Marc Orfaly, Pigalle (Boston)
When he took a high-school job as a short-order cook to pay for new drum equipment, Marc Orfaly never expected that it would inspire a career. But Orfaly learned that he loved food more than he loved music. After attending Johnson & Wales University in Rhode Island, he got his first major job cooking alongside Todd English at Olives in his hometown of Boston. "It was almost like being a rock star, all the attention we got," Orfaly says. Following jobs at Patina and Campanile in Los Angeles and a stint as the private chef for the Tisch family in New York City, Orfaly landed back in Boston, where he worked at multiple restaurants, including No. 9 Park, to raise money to open his own place. "I worked at a different kitchen every night—it was a great learning experience," he recalls. Now the 34-year-old chef has his own menu in place at Pigalle, putting an international spin (sometimes revealing his Armenian-Syrian heritage) on French dishes like wild bass with carrot confit and harissa couscous.
Mathias Wolf, Gautreau's (New Orleans)
Mathias Wolf, 30, might not be a New Orleans native (he's from Seattle), but his work as chef at Gautreau's is making him a local hero. At 18, Wolf moved to Louisiana with a degree in culinary arts from South Seattle Community College.
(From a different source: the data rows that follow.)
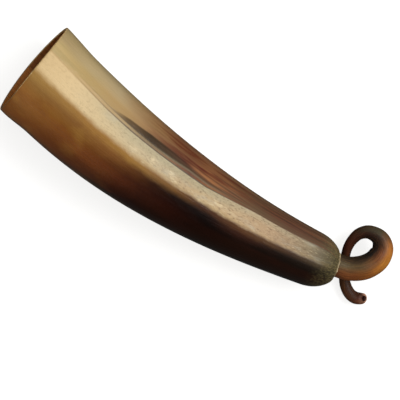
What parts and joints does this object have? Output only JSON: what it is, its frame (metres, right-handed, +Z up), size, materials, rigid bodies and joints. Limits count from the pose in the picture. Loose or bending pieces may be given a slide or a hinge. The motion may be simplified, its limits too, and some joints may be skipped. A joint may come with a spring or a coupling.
{
  "type": "horn trumpet",
  "caption": "Blowing horn (shofar) of polished cow horn: hollow oval bell, solid domed tip, and a thin curled mouthpipe glued into the tip.",
  "frame": {"origin": "middle of the whole box in plan, on the table that the horn lies on", "axes": "+X from the bell towards the curled mouthpipe, +Y towards the side that the curl's loop stands out on, +Z up from the table"},
  "size_m": [0.257, 0.0714, 0.0558],
  "materials": {
    "horn": "polished natural horn, cream to amber to near black, with one duller scraped flat",
    "dark_horn": "satin dark horn, amber on the outside of the curl",
    "cured_glue": "dull cured glue, lumpy"
  },
  "bodies": {
    "root": {"horn_body": "horn", "curled_mouthpipe": "dark_horn", "neck_glue": "cured_glue"}
  },
  "joints": []
}
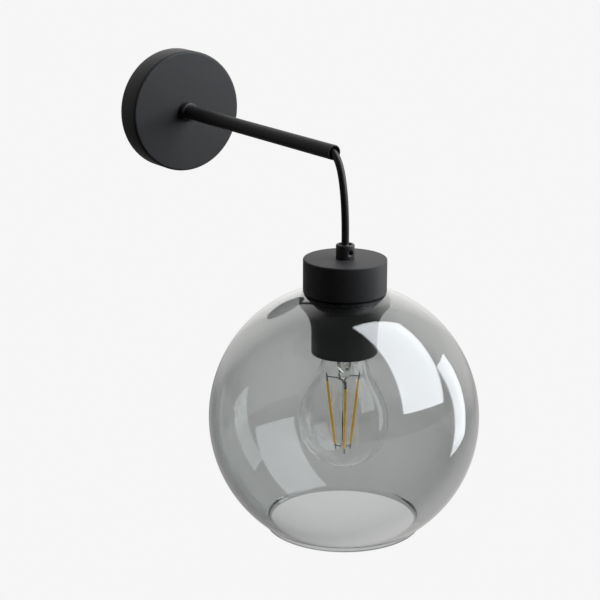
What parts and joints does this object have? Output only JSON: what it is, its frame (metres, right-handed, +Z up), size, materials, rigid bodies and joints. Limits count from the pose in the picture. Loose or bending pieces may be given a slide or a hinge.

After three years at Commander's Palace, he joined Gautreau's in 1995. Although he returned to Seattle and worked at both a Pike Place Market produce stand and at Flying Fish restaurant, he eventually returned to New Orleans in 2001 to become executive chef at Gautreau's. Wolf is able to combine his Northwestern cooking style with New Orleans's influences in such dishes as sautéed grouper with lobster risotto and peppered Gulf shrimp with citrus gastrique.